An important issue is that it is difficult to perform a like-for-like comparison between model output and observations, and frequently this is done without understanding how the models work, which is more important than the statistical/forecasting considerations. Some relevant issues:

1. The model runs are projections rather than predictions. A projection in this context is essentially a conditional prediction - if the forcings (e.g. the mount of GHG in the atmosphere) in reality match those in the scenario then the projection is an estimate of what we should expect to see. So the result must consider how well the scenario matches reality.
2. Models do not directly predict weather (i.e. the day-to-day variation in temperature), they simulate weather that is statistically consistent with the conditions in the scenario, according to the physics of the model. This should come as no surprise, weather is chaotic (it is deterministic, but extremely sensitive to initial conditions). The best weather models have a useful prediction horizon of a matter of days, so there is no way a climate model (which is basically the same thing as a weather model) is going to be able to predict weather conditions years in advance. I suspect that is why you get very large errors. I makes no sense whatsoever to compare model output with observations at a daily timescale.
3. A persistence model is always going to beat a climate model hands down on a daily timescale, even if the climate model is perfect, because the climate model doesn't have the exact initial conditions (and in practice is also spatially and temporally quantised). The persistence model gets its initial conditions from yesterdays weather, so it has a much easier job.
4. A climate model is essentially a Monte Carlo simulation, so we don't have just one run with one set of initial conditions, we have an ensemble of model runs, each with different initial conditions. The weather from day to day may be radically different in each run (and radically different from the observations). The distribution of model runs however, gives an indication of the statistical properties of the weather that we can expect in future climate. This makes sense as climate is the statistical properties of the weather. This means all we should expect is for the observations to lie within the spread of the model runs.
5. The models are spatially quantised. It makes no sense to compare station level data with averages over the scale of the grid boxes used in climate models (typically several km or more). The OP mentions regional temperature, which is good. For a fair comparison, it would be best to estimate a gridded dataset that matches the grid used by the model? This may be an issue if the grid box contains a mixture of ocean and land, but the region in the observations is land only.
6. Compare anomalies relative to some sensible baseline (preferably 30 years or more). Individual model runs can be very variable in their average temperatures, but their projections of changes in temperature are much more reliable.

I mention these things because there have been journal papers written by experts in forecasting that were highly critical of climate models, but who unfortunately didn't take the time to find out how climate models work, how they are used, or how the model output is interpreted.
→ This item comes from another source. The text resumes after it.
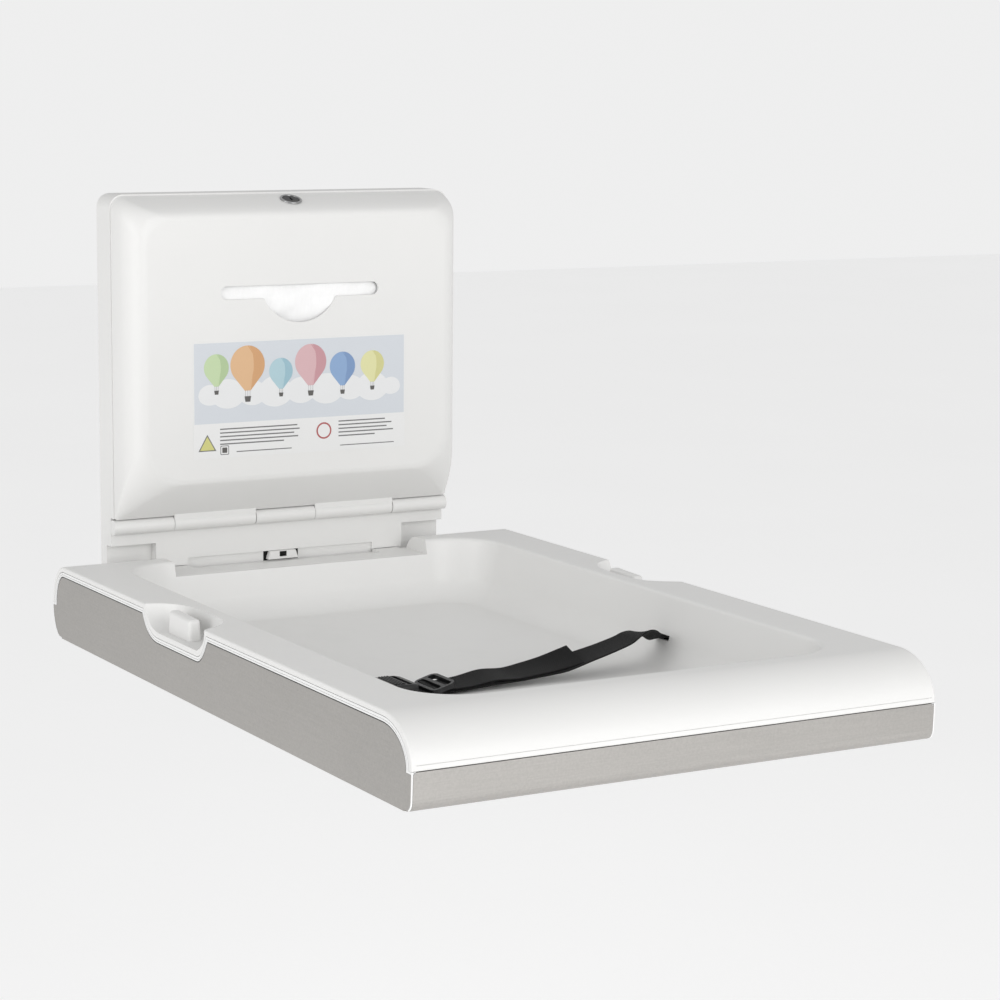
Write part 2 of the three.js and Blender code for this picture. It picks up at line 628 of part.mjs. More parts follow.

All of these mistakes have been made, and are pitfalls for the unwary.

If you have any questions about climate or climate models, do ask at the EarthSciences SE (and tag me if you want me to see them as I don't check it that often).

Update: To explain in a bit more detail why comparing model output with observations on a daily timescale doesn't make much sense, consider a perfect climate model. How could we create a perfect climate model? Say we had a means of visiting parallel dimensions and observing the weather on alternate Earths. If there is an infinite number of parallel dimensions, then there will be a large number where the climate forcings are exactly the same as those in our reality. Will they have the same weather? No. Say on one parallel Earth a butterfly flapped its wings some time in the Cretaceous, but the version on our Earth didn't. That would mean that the initial conditions of the atmosphere on the two Earths at that point would be subtly different. As weather is chaotic, that means the pattern of weather on the two Earths would diverge, and you could easily get a day where it was scorching hot on one Earth and snowing on the other in the same region, if both conditions were consistent with the forcings (in the U.K. it has been known to snow in late Spring and to have warm Summer-like weather, so this is possible). We wouldn't expect the day-to-day weather on parallel Earths to be very similar. A climate model is attempting to be a simulation of such a parallel Earth, and we shouldn't expect the weather of the climate simulation to be any more similar than the weather on a real parallel Earth.

The good thing is that by having many parallel Earths, or many model runs, we can estimate the spread of temperature that is feasible for the forcings. So the proper way of performing model-observation comparison is to see where the observations lie within that spread.

Answer 2

By "Absolute Mean Average" I assume you mean the Mean Absolute Error: you take the difference of each separate forecast and its associated actual, then take the mean over the absolute values of these differences. Minimizing the MAE amounts to eliciting the conditional median of the future temperature distributions: Mean absolute error OR root mean squared error? and Why does minimizing the MAE lead to forecasting the median and not the mean? For temperatures, which one can usually assume to be symmetrically distributed, there should not be a lot of difference between MAE and MSE (more precisely, between the forecasts that optimize each).

You might be interested in the sections on accuracy measurement in Forecasting: Theory and Practice.

Whether you should remove very bad forecasts depends. I would rather try to use them to learn under what circumstances your model breaks down. Such information can be very valuable. Also, removing very bad forecasts tells your model that if it forecasts off a little bit, you will be concerned, but if it is badly off, you don't mind any more. Is this the message you want to send to your model?